Можно сказать, что господин Оливье довез Николая Григорьевича до немецкой столицы, — сам Рубинштейн до нее, быть может, и не доехал бы. Вместе с Григорием господин Оливье перевез его в гостиницу на Унтер ден Линден. Боли начались столь жестокие, что великий музыкант кричал двое суток на всю гостиницу. Однако, несмотря на это, две русские барыни, большие поклонницы таланта Николая Григорьевича, разысканные Григорием в Берлине, решили, что ему необходимо продолжать путь. Впрочем, они, вероятно, были правы. 5 марта больной, они обе и слуга Гигорий были в Париже, а б-го утром в «Гранд-отель» был вызван знаменитый доктор Потэн.

Потэн любезно поздоровался с Еленой Андреевной, Бернар и Задонской все три они не отходили от постели больного, — но простился он с ними мрачно и сказал несколько злобных слов по поводу русской медицины: по его мнению, Рубинштейн был болен «туберкулезным поражением кишечных путей» и положение его было смертельно.

Николай Григорьевич, в нечеловеческих муках, лежал в огромном своем номере, где останавливался всегда, когда бывал в Париже. Но теперь здесь не было эраровского рояля (который доставлялся ему обыкновенно накануне приезда), теперь на его месте стоял большой стол, заваленный лекарствами, грелками и набрюшниками. Больной непрерывно стонал. Дамы дежурили по две, третья укладывалась спать, не раздеваясь, а лишь отвязав турнюр. Когда боли прекращались — на час, на два в сутки, — Николай Григорьевич просил умыть его, причесать, подушить одеколоном: все-таки он пребывал в дамском обществе и ему не хотелось, чтобы его видели в беспорядке.
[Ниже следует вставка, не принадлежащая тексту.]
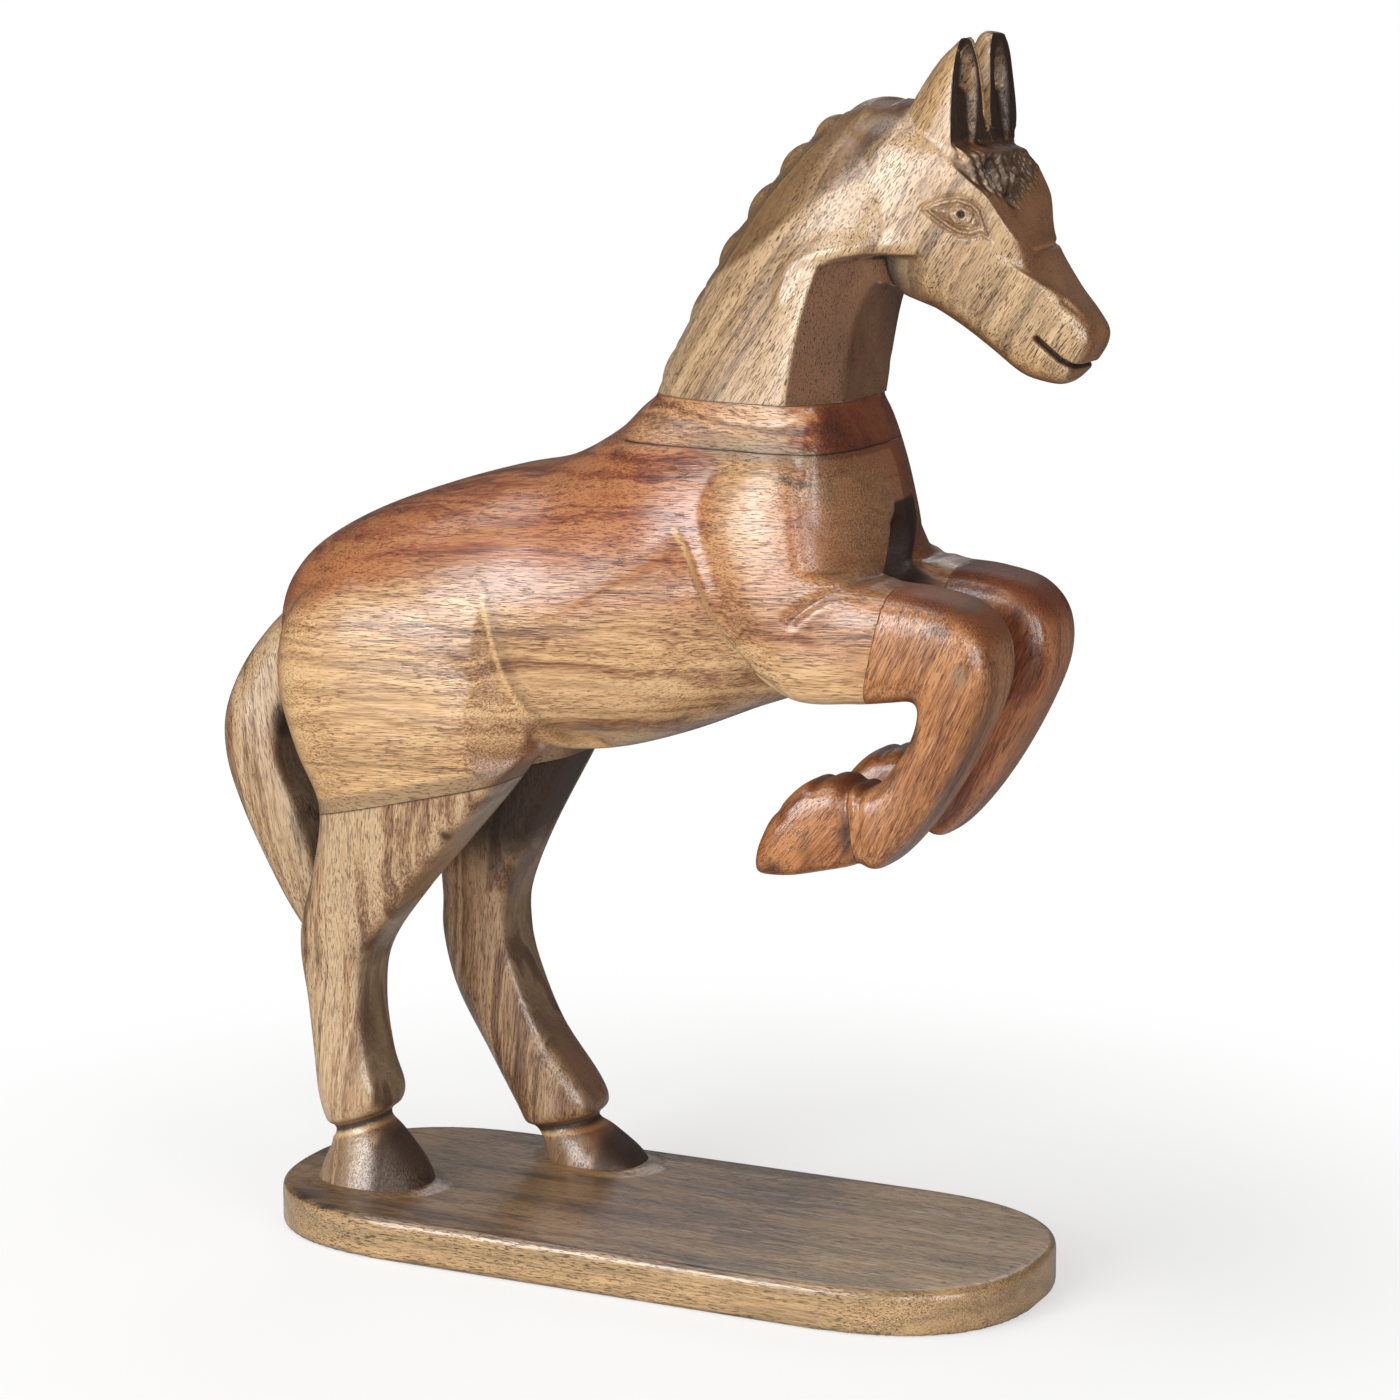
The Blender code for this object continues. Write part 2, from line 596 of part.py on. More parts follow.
def board(materials, parts):
    """The board: straight sides, superelliptic ends and a rounded top edge."""
    curve = bpy.data.curves.new("base_board", "CURVE")
    curve.dimensions = "2D"
    curve.fill_mode = "BOTH"
    curve.extrude = BOARD_THICKNESS / 2
    angles = np.linspace(-math.pi / 2, math.pi / 2, BOARD_END_POINTS)
    power = 2 / BOARD_END_SQUARENESS
    reach = np.abs(np.cos(angles)) ** power * BOARD_END
    aside = np.sign(np.sin(angles)) * np.abs(np.sin(angles)) ** power * BOARD_WIDTH / 2
    shoulder = BOARD_LENGTH / 2 - BOARD_END
    points = [(shoulder + x, y) for x, y in zip(reach, aside)]
    points += [(-x, -y) for x, y in points]
    spline = curve.splines.new("POLY")
    spline.points.add(len(points) - 1)
    for point, (x, y) in zip(spline.points, points):
        point.co = (x, y, 0, 1)
    spline.use_cyclic_u = True
    flat = bpy.data.objects.new("board_outline", curve)
    parts.objects.link(flat)
    flat.location.z = BOARD_THICKNESS / 2
    bpy.context.view_layer.update()
    mesh = bpy.data.meshes.new_from_object(flat.evaluated_get(bpy.context.evaluated_depsgraph_get()))
    mesh.transform(flat.matrix_world)
    bpy.data.objects.remove(flat)
    edit = bmesh.new()
    edit.from_mesh(mesh)
    bmesh.ops.remove_doubles(edit, verts=edit.verts, dist=WELD)
    bmesh.ops.dissolve_limit(edit, angle_limit=FLAT_ANGLE, verts=edit.verts, edges=edit.edges)
    top_edges = [
        e
        for e in edit.edges
        if all(v.co.z > BOARD_THICKNESS / 2 for v in e.verts) and e.calc_face_angle() > CORNER_ANGLE
    ]
    bmesh.ops.bevel(
        edit, geom=top_edges, offset=BOARD_EDGE_ROUND, segments=2, profile=0.5, affect="EDGES"
    )
    bmesh.ops.recalc_face_normals(edit, faces=edit.faces)
    edit.to_mesh(mesh)
    edit.free()
    return piece("base_board", mesh, materials["base_board"], parts)


def screw_places():
    """(x, y) of the screws: two to each hoof, in line along X."""
    return [
        (x + step * SCREW_SPACING / 2, y)
        for x, y in (RIGHT_HOOF, LEFT_HOOF)
        for step in (-1, 1)
    ]


def turned(name, profile, collection):
    """A closed turned mesh: the profile runs down its outer side, from axis to axis."""
    outline = bpy.data.meshes.new(name + "_profile")
    outline.from_pydata([(r, 0, z) for r, z in profile], [(i, i + 1) for i in range(len(profile) - 1)], [])
    turning = bpy.data.objects.new(name + "_profile", outline)
    collection.objects.link(turning)
    spin = turning.modifiers.new("Turn", "SCREW")
    spin.steps = TURNED_STEPS
    spin.render_steps = TURNED_STEPS
    spin.use_merge_vertices = True
    spin.merge_threshold = WELD
    bpy.context.view_layer.update()
    mesh = bpy.data.meshes.new_from_object(turning.evaluated_get(bpy.context.evaluated_depsgraph_get()))
    bpy.data.objects.remove(turning)
    return mesh


def screws(materials, base, legs, parts, guides):
    """Countersunk wood screws up through the board into the hooves, and the holes they need."""
    head = SCREW_HEAD_DIAMETER / 2
    shank = SCREW_DIAMETER / 2
    cone = head - shank
    gap = DOWEL_CLEARANCE
    screw_mesh = turned(
        "base_screw",
        [(0, SCREW_LENGTH), (shank, SCREW_LENGTH - 2 * shank), (shank, cone), (head, 0), (0, 0)],
        guides,
    )
    hole_top = SCREW_LENGTH + gap
    hole_mesh = turned(
        "screw_hole",
        [
            (0, hole_top),
            (shank + gap, hole_top),
            (shank + gap, cone + gap),
            (head + gap, gap / 2),
            (head + gap, -2 * SCREW_RECESS),
            (0, -2 * SCREW_RECESS),
        ],
        guides,
    )
    for number, (x, y) in enumerate(screw_places(), 1):
        screw = piece(f"base_screw_{number}", screw_mesh, materials["base_screws"], parts)
        hole = cutter(f"screw_hole_{number}", hole_mesh, guides)
        screw.location = hole.location = (x, y, SCREW_RECESS)
        for obj in [base, *legs]:
            cut(obj, hole)


def place(x, y, height):
    return Vector((x, y, height + BOARD_THICKNESS))


def neck_edges(height):
    """x of the crest and of the throat, at a height of the neck."""
    crest = np.array([(z, x) for x, z, *_ in NECK]) * MM
    throat = np.array([(z, x) for _, _, x, z, *_ in NECK]) * MM
    return np.interp(height, *crest.T), np.interp(height, *throat.T)


def join_blocks(blocks, material, parts, guides):
    """Dowels across every glue face."""
    withers_height = NECK_JOINT_HEIGHT - WITHERS_BOARD_THICKNESS / 2
    crest, throat = neck_edges(withers_height + NECK_DOWEL_LENGTH / 2)
    neck_xs = (crest + NECK_DOWEL_FROM_CREST, throat - NECK_DOWEL_FROM_THROAT)

    def join(name, placed, diameter, length, *names):
        dowels(name, placed, diameter, length, [blocks[n] for n in names], material, parts, guides)

    neck_ways = [(x, y) for x in neck_xs for y in (-NECK_DOWEL_SIDE, NECK_DOWEL_SIDE)]
    join(
        "neck_dowel",
        [(place(x, y, withers_height), (0, 0, 1)) for x, y in neck_ways],
        DOWEL_DIAMETER,
        NECK_DOWEL_LENGTH,
        "trunk",
        "withers_block",
        "neck_and_head",
    )
    join(
        "left_shoulder_dowel",
        [(place(SHOULDER_DOWEL_X, WITHERS_SEAM_Y, withers_height), (0, 1, 0))],
        HOOF_DOWEL_DIAMETER,
        SHOULDER_DOWEL_LENGTH,
        "withers_block",
        "left_shoulder_block",
    )
    join(
        "tail_dowel",
        [(place(TAIL_JOINT_X, 0, TAIL_DOWEL_HEIGHT), (1, 0, 0))],
        HOOF_DOWEL_DIAMETER,
        TAIL_DOWEL_LENGTH,
        "trunk",
        "tail",
    )
    hind_normal = (-math.sin(HIND_JOINT_SLOPE), 0, math.cos(HIND_JOINT_SLOPE))
    fore_normal = (math.cos(FORE_JOINT_LEAN), 0, -math.sin(FORE_JOINT_LEAN))
    hoof_normal = (math.cos(HOOF_JOINT_LEAN), 0, -math.sin(HOOF_JOINT_LEAN))
    for name, side in (("right", -1), ("left", 1)):
        y = side * LEG_DOWEL_SIDE
        join(
            name + "_hind_dowel",
            [(place(x, y, hind_joint_height(x)), hind_normal) for x in HIND_DOWEL_XS],
            DOWEL_DIAMETER,
            LEG_DOWEL_LENGTH,
            "trunk",
            name + "_hind_leg",
        )
        fore = []
        for step in (-FORE_DOWEL_SPACING / 2, FORE_DOWEL_SPACING / 2):
            at_height = FORE_JOINT_HEIGHT + step
            x, height = lean_line(FORE_JOINT_X, FORE_JOINT_HEIGHT, FORE_JOINT_LEAN, at_height)
            fore.append((place(x, y, height), fore_normal))
        join(
            name + "_foreleg_dowel",
            fore,
            DOWEL_DIAMETER,
            LEG_DOWEL_LENGTH,
            "trunk",
            name + "_foreleg",
        )
        join(
            name + "_hoof_dowel",
            [(place(HOOF_JOINT_X, y, HOOF_JOINT_HEIGHT), hoof_normal)],
            HOOF_DOWEL_DIAMETER,
            HOOF_DOWEL_LENGTH,
            name + "_foreleg",
            name + "_fore_hoof",
        )


def make_materials():
    tan = wood("tan_wood", (0.42, 0.27, 0.14), 0.4)
    red = wood("red_brown_wood", (0.4, 0.17, 0.08), 0.35)
    pale = wood("pale_wood", (0.5, 0.35, 0.2), 0.4)
    dowel = wood("dowel_wood", (0.62, 0.47, 0.3), 0.6)
    steel = wood("zinc_steel", (0.6, 0.6, 0.6), 0.35)
    steel.node_tree.nodes["Principled BSDF"].inputs["Metallic"].default_value = 1
    return {
        "trunk": red,
        "withers_block": red,
        "left_shoulder_block": red,
        "neck_and_head": pale,
        "tail": tan,
        "right_hind_leg": tan,
        "left_hind_leg": tan,
        "right_foreleg": red,
        "left_foreleg": red,
        "right_fore_hoof": red,
        "left_fore_hoof": red,
        "base_board": tan,
        "dowels": dowel,
        "base_screws": steel,
    }


def main():
    clear_scene()
    parts = new_collection("wooden_foal")
    guides = new_collection("cutters")
    materials = make_materials()
    figure = carved_figure(guides)
    blocks = carve_blocks(figure, materials, parts, guides)
    base = board(materials, parts)
    join_blocks(blocks, materials["dowels"], parts, guides)
    screws(materials, base, [blocks["right_hind_leg"], blocks["left_hind_leg"]], parts, guides)


main()
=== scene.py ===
"""The looks of a rearing foal carved from glued wooden blocks and varnished.

One fine carved surface is made from the same rungs as the solid model, worked over with facets,
creases, locks, eyes and rings, and cut into its blocks along the glue faces. Each block then gets
its own cut of wood. Tables are in millimetres.
"""
import math

import bmesh
import bpy
import numpy as np
from bpy.props import FloatProperty, FloatVectorProperty, PointerProperty
from mathutils import Matrix, Vector


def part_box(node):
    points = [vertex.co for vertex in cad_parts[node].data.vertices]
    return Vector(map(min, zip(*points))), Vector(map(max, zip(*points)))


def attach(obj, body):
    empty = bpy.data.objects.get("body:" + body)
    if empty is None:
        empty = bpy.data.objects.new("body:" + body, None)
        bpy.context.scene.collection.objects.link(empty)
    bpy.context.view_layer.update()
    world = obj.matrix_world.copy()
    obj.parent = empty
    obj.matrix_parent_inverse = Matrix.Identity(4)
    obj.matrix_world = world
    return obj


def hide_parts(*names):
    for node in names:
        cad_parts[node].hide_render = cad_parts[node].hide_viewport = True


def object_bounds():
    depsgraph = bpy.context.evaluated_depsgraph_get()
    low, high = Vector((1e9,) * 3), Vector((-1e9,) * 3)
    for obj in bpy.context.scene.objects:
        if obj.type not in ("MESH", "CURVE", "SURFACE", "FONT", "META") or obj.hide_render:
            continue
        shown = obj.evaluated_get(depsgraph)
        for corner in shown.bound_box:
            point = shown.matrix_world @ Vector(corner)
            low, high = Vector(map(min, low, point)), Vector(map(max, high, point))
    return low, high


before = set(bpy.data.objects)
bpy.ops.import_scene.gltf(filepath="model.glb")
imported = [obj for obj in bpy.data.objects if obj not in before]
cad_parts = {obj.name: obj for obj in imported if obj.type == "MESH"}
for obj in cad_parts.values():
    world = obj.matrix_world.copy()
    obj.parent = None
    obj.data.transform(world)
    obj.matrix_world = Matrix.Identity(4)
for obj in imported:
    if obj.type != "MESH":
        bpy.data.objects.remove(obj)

bl_info = {
    "name": "Carved wooden foal",
    "version": (1, 0, 0),
    "blender": (4, 5, 0),
    "location": "View3D > Sidebar > Foal",
    "description": "Carves a rearing foal from glued wooden blocks, with its board and a pale stage",
    "category": "Object",
}

MM = 0.001
CAD_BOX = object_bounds()
BOARD_LOW, BOARD_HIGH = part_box("base_board")
BOARD_TOP = BOARD_HIGH[2] / MM

# Glue faces, as in the solid model. Heights are above the board's top face, and a joint of a leg is
# a point on it and its slope.
NECK_JOINT = 288.5
WITHERS_FOOT = NECK_JOINT - 15.0
WITHERS_SEAM_Y = 22.0
SHOULDER_BLOCK_FRONT = 95.0
SHOULDER_BLOCK_REAR = 8.0
SHOULDER_BLOCK_SLOPE = math.radians(51)
TAIL_JOINT_X = -144.0
HIND_JOINT = (-72.0, 147.0, math.radians(13.5))
FORE_JOINT = (98.5, 213.5, math.radians(12))
HOOF_JOINT = (89.0, 151.5, math.radians(-6.5))
STOCK_HALF_WIDTH = 70.0
GLUE_LINE = 0.14
SEAM = GLUE_LINE / 2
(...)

Он шутил. И когда за день до смерти пришел к нему Тургенев, он говорил с ним о том, что надеется на поправку. Он любил жизнь, любил искусство, славу — он просто и сильно любил вещи сложные, о которых много не задумывался. Несколько раз приходил Колонн, присылали от Паделу, заезжал Маcсне, Но кроме Тургенева он никого не пожелал видеть. Газеты, Бог весть что писавшие о событии 1 марта, еще накануне смерти волновали его.

В среду, 12-го утром, он проглотил несколько устриц и две ложки мороженого.

— Как страшно исхудали мои руки, — сказал он, вытянув на одеяле длинные, прекрасные свои пальцы. — Верно, я никогда уже не смогу играть.

Он был так обессилен болями, что почти не мог говорить. Через час они возобновились уже в последний раз.

То, чем Потэн грозил, называя «прорывом кишечной оболочки», случилось, и это было началом конца. К 2 часам Рубинштейн потерял сознание. После долгих болей, рвоты, бреда он угасал в беспамятстве, и Елена Андреевна держала его руку.

В тишине комнаты слышно было его дыхание. Анатолий Андреевич Брандуков, молодой, восторженный русский парижанин, сейчас совершенно растерявшийся сидел в углу и не сводил глаз с больного. Все тише и реже становились вздохи. Вот он двинул свободной рукой, точно взял аккорд… Спустя некоторое время Елена Андреевна заметила, что дыхание прекратилось, что его рука в ее руке медленно начинает твердеть.

Брандуков, отвернувшись, плакал.

Григория сейчас же послали отправлять телеграммы: Альбрехту в Москву, Чайковскому в Ниццу и в Испанию — Антону Григорьевичу; было четыре часа дня.

Поздно ночью Чайковский вернулся пешком к себе в гостиницу. Старый друг, старший друг, позволявший себе когда-то распекать его, издеваться над ним, а в последнее время прославивший его своей игрой, — ушел, как бы сказав на прощание: «Теперь справляйтесь-ка вы сами!» Боже мой, какой пустыней покажется без него Москва! Чайковский, усталый, в слезах, уснул почти сейчас же, но ночью просыпался много раз. И при мысли о том, что Рубинштейна больше нет и никогда не будет, что он никогда не услышит больше от него свою G-dur'ную сонату, Чайковский чувствовал страшное свое сиротство.